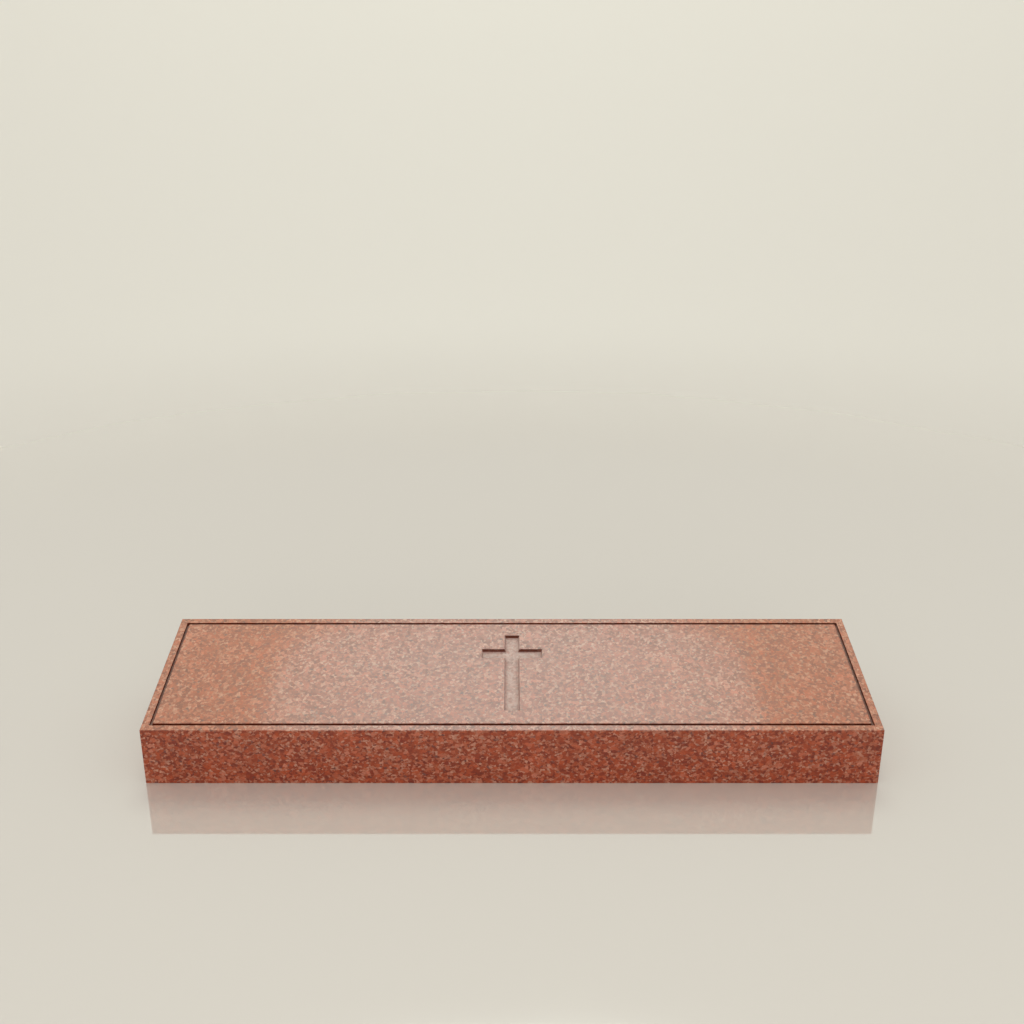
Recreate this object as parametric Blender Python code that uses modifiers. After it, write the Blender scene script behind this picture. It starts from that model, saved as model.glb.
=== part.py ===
"""Bevel grave marker: one block of polished red granite, with a top that slopes from a high back to a low front.
A narrow groove runs round the sloping face as a border, and a Latin cross is sunk in its middle.

Metres, +Z up. X runs along the stone, -Y is the low front, and the origin is the centre of the underside."""

import math

import bmesh
import bpy
from mathutils import Vector

# The block
WIDTH = 1.2192  # 48 in, end to end
DEPTH = 0.3048  # 12 in, front to back
BACK_HEIGHT = 0.1524  # 6 in
FRONT_HEIGHT = 0.1016  # 4 in
ARRIS = 0.0006  # how far each outer edge is eased
ARRIS_STEPS = 3

# The border groove, a square channel cut in the sloping face
GROOVE_INSET = 0.0127  # 1/2 in, from the face's edges to the groove
GROOVE_WIDTH = 0.0048  # 3/16 in
GROOVE_DEPTH = 0.0038

# The sunk cross. Its widths are those of its mouth, and its walls lean in towards its floor.
CROSS_MARGIN = 0.0508  # 2 in, from the face's front and back edges to the cross
CROSS_SPAN = 0.1079  # 4 1/4 in, over both arms
CROSS_HEAD = 0.0405  # from the top of the cross to its arms
UPRIGHT_WIDTH = 0.0264
ARM_WIDTH = 0.0254  # 1 in
CROSS_DEPTH = 0.0055
WALL_LEAN = 0.0024  # how much narrower the floor is on each side

# How far a cutter stands above the face, so that its own top lies clear of it
CUTTER_RISE = 0.002

# The sloping face
RISE = BACK_HEIGHT - FRONT_HEIGHT
SLOPE = math.atan2(RISE, DEPTH)
FACE_LENGTH = math.hypot(DEPTH, RISE)
FACE_MIDDLE_HEIGHT = (BACK_HEIGHT + FRONT_HEIGHT) / 2

STONE_COLOUR = (0.305, 0.098, 0.055, 1.0)
POLISHED_ROUGHNESS = 0.12


def new_collection(name):
    collection = bpy.data.collections.new(name)
    bpy.context.scene.collection.children.link(collection)
    return collection


def rectangle(length_x, length_y):
    """Corners of a rectangle centred on the origin, anticlockwise."""
    half_x = length_x / 2
    half_y = length_y / 2
    return [(-half_x, -half_y), (half_x, -half_y), (half_x, half_y), (-half_x, half_y)]


def extruded(name, outlines, thickness, location, rotation, collection):
    """A closed solid from flat outlines, as thick as stated along its own Z and centred on its location.
    An outline inside another one is a hole."""
    curve = bpy.data.curves.new(name, "CURVE")
    curve.dimensions = "2D"
    curve.fill_mode = "BOTH"
    curve.extrude = thickness / 2
    for outline in outlines:
        spline = curve.splines.new("POLY")
        spline.points.add(len(outline) - 1)
        for point, (x, y) in zip(spline.points, outline):
            point.co = (x, y, 0, 1)
        spline.use_cyclic_u = True
    drawn = bpy.data.objects.new(name + "_outline", curve)
    drawn.location = location
    drawn.rotation_euler = rotation
    collection.objects.link(drawn)
    bpy.context.view_layer.update()

    mesh = bpy.data.meshes.new_from_object(drawn.evaluated_get(bpy.context.evaluated_depsgraph_get()))
    mesh.name = name
    weld_caps(mesh)
    solid = bpy.data.objects.new(name, mesh)
    solid.matrix_world = drawn.matrix_world.copy()
    collection.objects.link(solid)
    bpy.data.objects.remove(drawn)
    return solid


def weld_caps(mesh):
    """Joins the caps of an extruded outline to its sides."""
    shape = bmesh.new()
    shape.from_mesh(mesh)
    bmesh.ops.remove_doubles(shape, verts=shape.verts, dist=1e-6)
    bmesh.ops.recalc_face_normals(shape, faces=shape.faces)
    shape.to_mesh(mesh)
    shape.free()


def leaning_bar(name, length_x, length_y, middle_y, collection):
    """A cutter for one bar of the cross. It has its stated size where it passes through the sloping face, and
    its walls lean in by WALL_LEAN on the way down to CROSS_DEPTH."""
    shape = bmesh.new()
    bmesh.ops.create_cube(shape, size=2)
    for corner in shape.verts:
        level = CUTTER_RISE if corner.co.z > 0 else -CROSS_DEPTH
        spread = WALL_LEAN * level / CROSS_DEPTH
        corner.co = Vector((
            corner.co.x * (length_x / 2 + spread),
            corner.co.y * (length_y / 2 + spread) + middle_y,
            level,
        ))
    mesh = bpy.data.meshes.new(name)
    shape.to_mesh(mesh)
    shape.free()
    bar = bpy.data.objects.new(name, mesh)
    bar.location = (0, 0, FACE_MIDDLE_HEIGHT)
    bar.rotation_euler = (SLOPE, 0, 0)
    collection.objects.link(bar)
    return bar


def make_groove_cutter(collection):
    """The ring that cuts the border groove, square to the sloping face."""
    outer_x = WIDTH - 2 * GROOVE_INSET
    outer_y = FACE_LENGTH - 2 * GROOVE_INSET
    ring = [rectangle(outer_x, outer_y), rectangle(outer_x - 2 * GROOVE_WIDTH, outer_y - 2 * GROOVE_WIDTH)]
    middle_level = (CUTTER_RISE - GROOVE_DEPTH) / 2
    out_of_face = Vector((0, -math.sin(SLOPE), math.cos(SLOPE)))
    location = Vector((0, 0, FACE_MIDDLE_HEIGHT)) + middle_level * out_of_face
    return extruded(
        "groove_cutter", ring, CUTTER_RISE + GROOVE_DEPTH, location, (SLOPE, 0, 0), collection
    )


def make_cross_cutter(collection):
    """The upright and the arms of the cross, joined to one cutter."""
    cross_length = FACE_LENGTH - 2 * CROSS_MARGIN
    arms_y = cross_length / 2 - CROSS_HEAD - ARM_WIDTH / 2
    upright = leaning_bar("cross_cutter", UPRIGHT_WIDTH, cross_length, 0, collection)
    arms = leaning_bar("cross_arms_cutter", CROSS_SPAN, ARM_WIDTH, arms_y, collection)
    join = upright.modifiers.new("arms", "BOOLEAN")
    join.operation = "UNION"
    join.solver = "EXACT"
    join.object = arms
    return upright


def make_block(collection):
    """The stone before it is carved: its end outline drawn once, run along its width, with eased edges."""
    end_outline = [(-DEPTH / 2, 0), (DEPTH / 2, 0), (DEPTH / 2, BACK_HEIGHT), (-DEPTH / 2, FRONT_HEIGHT)]
    # The outline's X becomes the stone's Y, its Y becomes Z, and its thickness runs along X.
    block = extruded(
        "granite_marker", [end_outline], WIDTH, (0, 0, 0), (math.pi / 2, 0, math.pi / 2), collection
    )
    easing = block.modifiers.new("eased_edges", "BEVEL")
    easing.width = ARRIS
    easing.segments = ARRIS_STEPS
    easing.limit_method = "ANGLE"
    easing.angle_limit = math.radians(30)
    return block


def carve(stone, cutter):
    """Cuts the cutter's shape out of the stone, and keeps the cutter out of sight."""
    cut = stone.modifiers.new(cutter.name, "BOOLEAN")
    cut.operation = "DIFFERENCE"
    cut.solver = "EXACT"
    cut.object = cutter


def polished_granite():
    material = bpy.data.materials.new("polished_red_granite")
    material.use_nodes = True
    shader = material.node_tree.nodes["Principled BSDF"]
    shader.inputs["Base Color"].default_value = STONE_COLOUR
    shader.inputs["Roughness"].default_value = POLISHED_ROUGHNESS
    shader.inputs["Metallic"].default_value = 0.0
    material.diffuse_color = STONE_COLOUR
    return material


def main():
    for old in list(bpy.data.objects):
        bpy.data.objects.remove(old)

    stones = new_collection("bevel_grave_marker")
    cutters = new_collection("cutters")

    marker = make_block(stones)
    marker.data.materials.append(polished_granite())
    carve(marker, make_groove_cutter(cutters))
    carve(marker, make_cross_cutter(cutters))

    for cutter in cutters.objects:
        cutter.hide_render = True
        cutter.display_type = "WIRE"


main()
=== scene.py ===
# %% [markdown]
# # A bevel grave marker of polished red granite
#
# The real stone is one sawn block, 48 by 12 inches, polished on every side that shows. Its top slopes
# from a 6 inch back to a 4 inch front, a narrow groove runs round it as a border, and a Latin cross is
# sunk in its middle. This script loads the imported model, which fixes every size, and then makes the
# surface that the eye sees.

import bmesh
import bpy
import numpy as np
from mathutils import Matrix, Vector


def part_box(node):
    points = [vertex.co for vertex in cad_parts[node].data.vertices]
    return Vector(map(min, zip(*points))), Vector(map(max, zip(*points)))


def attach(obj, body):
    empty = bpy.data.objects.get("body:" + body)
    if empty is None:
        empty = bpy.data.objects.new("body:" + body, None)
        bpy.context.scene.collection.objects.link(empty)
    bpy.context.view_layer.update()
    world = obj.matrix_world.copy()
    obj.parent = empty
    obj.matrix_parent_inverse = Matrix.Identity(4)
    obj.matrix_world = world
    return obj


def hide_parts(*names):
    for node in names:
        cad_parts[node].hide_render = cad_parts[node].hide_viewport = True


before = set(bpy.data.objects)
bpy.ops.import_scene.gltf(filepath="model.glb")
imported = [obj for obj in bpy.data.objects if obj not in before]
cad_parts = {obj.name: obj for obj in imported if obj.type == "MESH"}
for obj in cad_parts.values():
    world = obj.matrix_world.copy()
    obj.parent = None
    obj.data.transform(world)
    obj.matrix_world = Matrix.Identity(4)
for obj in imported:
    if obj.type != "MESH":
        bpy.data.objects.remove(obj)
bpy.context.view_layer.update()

# %% [markdown]
# ## The camera
#
# Four straight edges of a block of known size are enough to find a camera. Here they give an angle of
# view of 45 degrees, an eye 1.18 m above the ground and 1.90 m in front of the stone's middle, and a
# tilt of 21.7 degrees down. The block is centred left to right, so the camera looks straight along +Y.

# %% Place the camera
EYE = (0.0, -1.8988, 1.1808)
TILT_DOWN = np.radians(21.687)
ANGLE_OF_VIEW = np.radians(45.0)
FARTHEST_SEEN = 200.0


def make_camera():
    """An unturned camera looks straight down. A quarter turn about X levels it, less the tilt."""
    lens = bpy.data.cameras.new("camera")
    lens.sensor_width = 36.0
    lens.angle = ANGLE_OF_VIEW
    lens.clip_end = FARTHEST_SEEN
    camera = bpy.data.objects.new("camera", lens)
    camera.location = EYE
    camera.rotation_euler = (np.pi / 2 - TILT_DOWN, 0, 0)
    bpy.context.scene.collection.objects.link(camera)
    bpy.context.scene.camera = camera
    return camera


camera = make_camera()
print("camera lens", round(camera.data.lens, 2), "mm")

# %% [markdown]
# ## The sizes of the stone
#
# Width and depth are read from the frame. The two heights and the carving's sizes repeat those that the
# block was cut with, in metres. Only the lips, the feet and the groove's faint lean are finer than the
# model, and are given here. The outer edges are eased by little more than half a millimetre, as a mason
# rubs them down, and the carved ones by less.

# %% Read the block and state the carving
low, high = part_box("granite_marker")
WIDTH = high.x - low.x
DEPTH = high.y - low.y
FRONT_HEIGHT = 0.1016
BACK_HEIGHT = 0.1524
ARRIS = 0.0006

GROOVE_INSET = 0.0127
GROOVE_WIDTH = 0.0048
GROOVE_DEPTH = 0.0038
GROOVE_LEAN = 0.00012
GROOVE_LIP = 0.00025
GROOVE_FOOT = 0.0005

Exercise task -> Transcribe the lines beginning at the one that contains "marker = make_block(stones)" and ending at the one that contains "zip(*points))), Vector(map(max, zip(*points)))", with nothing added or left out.

Exercise response ->
    marker = make_block(stones)
    marker.data.materials.append(polished_granite())
    carve(marker, make_groove_cutter(cutters))
    carve(marker, make_cross_cutter(cutters))

    for cutter in cutters.objects:
        cutter.hide_render = True
        cutter.display_type = "WIRE"


main()
=== scene.py ===
# %% [markdown]
# # A bevel grave marker of polished red granite
#
# The real stone is one sawn block, 48 by 12 inches, polished on every side that shows. Its top slopes
# from a 6 inch back to a 4 inch front, a narrow groove runs round it as a border, and a Latin cross is
# sunk in its middle. This script loads the imported model, which fixes every size, and then makes the
# surface that the eye sees.

import bmesh
import bpy
import numpy as np
from mathutils import Matrix, Vector


def part_box(node):
    points = [vertex.co for vertex in cad_parts[node].data.vertices]
    return Vector(map(min, zip(*points))), Vector(map(max, zip(*points)))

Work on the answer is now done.